Paterson, who is legally blind, recalled that when he was a young lawyer, he was asked to speak to a group of blind people, but first declined to do so. After he was asked a few more times, and he put the request off each time, the other person asked Paterson, “You keep talking about the debt you owe to Black people, but what about the debt you owe to blind people?” Paterson, by his own account, at first used some rather nasty language, but then thought it over and decided to address the blind group.
Paterson also appeared in Brooklyn in the fall of 2006, when he joined state Sen. Marty Connor and other officials at a press conference to criticize charges made by Connor’s then-challenger, Ken Diamondstone. More recently, Paterson was the keynote speaker at the Second Brooklyn Prisoner Re-entry Conference at City Tech.
Finally, Paterson, whose family has roots in Grenada and Jamaica, was a guest at last year’s West Indian Parade and Carnival on Eastern Parkway, on Labor Day. He sat alongside Spitzer.
“David Paterson is very smart, he’s witty and charming, and he’s known for his collegiality,” Sen. Connor told the Eagle. “He’s good at building consensus.”
Reactions to Spitzer
As of press time, Spitzer was still in office, but that didn’t prevent some Brooklyn officials – both Republicans and Democrats -- from calling for his resignation.

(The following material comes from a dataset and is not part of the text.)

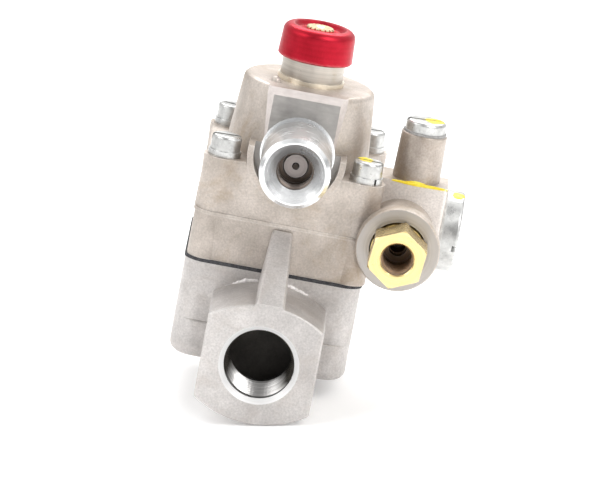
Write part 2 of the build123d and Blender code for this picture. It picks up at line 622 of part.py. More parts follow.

“I am very, very disappointed by the betrayal of Eliot Spitzer,” said Steve Harrison, a Democratic candidate from Bay Ridge seeking to unseat Congressman Vito Fossella. “He has admitted to what he did. This was a man who was a champion of honesty. I call upon Eliot Spitzer to step down right now.”
Craig Eaton, chairman of the Brooklyn Republican Party, also from Bay Ridge, called on Spitzer to resign. “This is truly disappointing for the people of this great state. New Yorkers are currently facing some tough and challenging times, and we need to ensure that our governor can devote all of this time, efforts and energy to running the state and focus on the job at hand.”
Indeed, Republicans in the state legislature yesterday afternoon were threatening to start impeachment procedures within 48 hours unless Spitzer resigned.
One public figure thought that Paterson as a state executive might be preferable to Spitzer on an important local issue.
Daniel Goldstein of Develop Don’t Destroy Brooklyn (DDDB) said that although Paterson does not expressly oppose the controversial Atlantic Yards development plan as such, he – unlike Spitzer – hasn’t expressly come out in favor of it either.
Moreover, said Goldstein, whereas Spitzer’s “ego is bound up” with the idea of bringing a pro sports team to Brooklyn, this may not be true of Paterson. Finally, said the anti-Atlantic Yards leader, it may come down to a question of style – Spitzer campaigned as a “steamroller,” and Paterson doesn’t have such a reputation.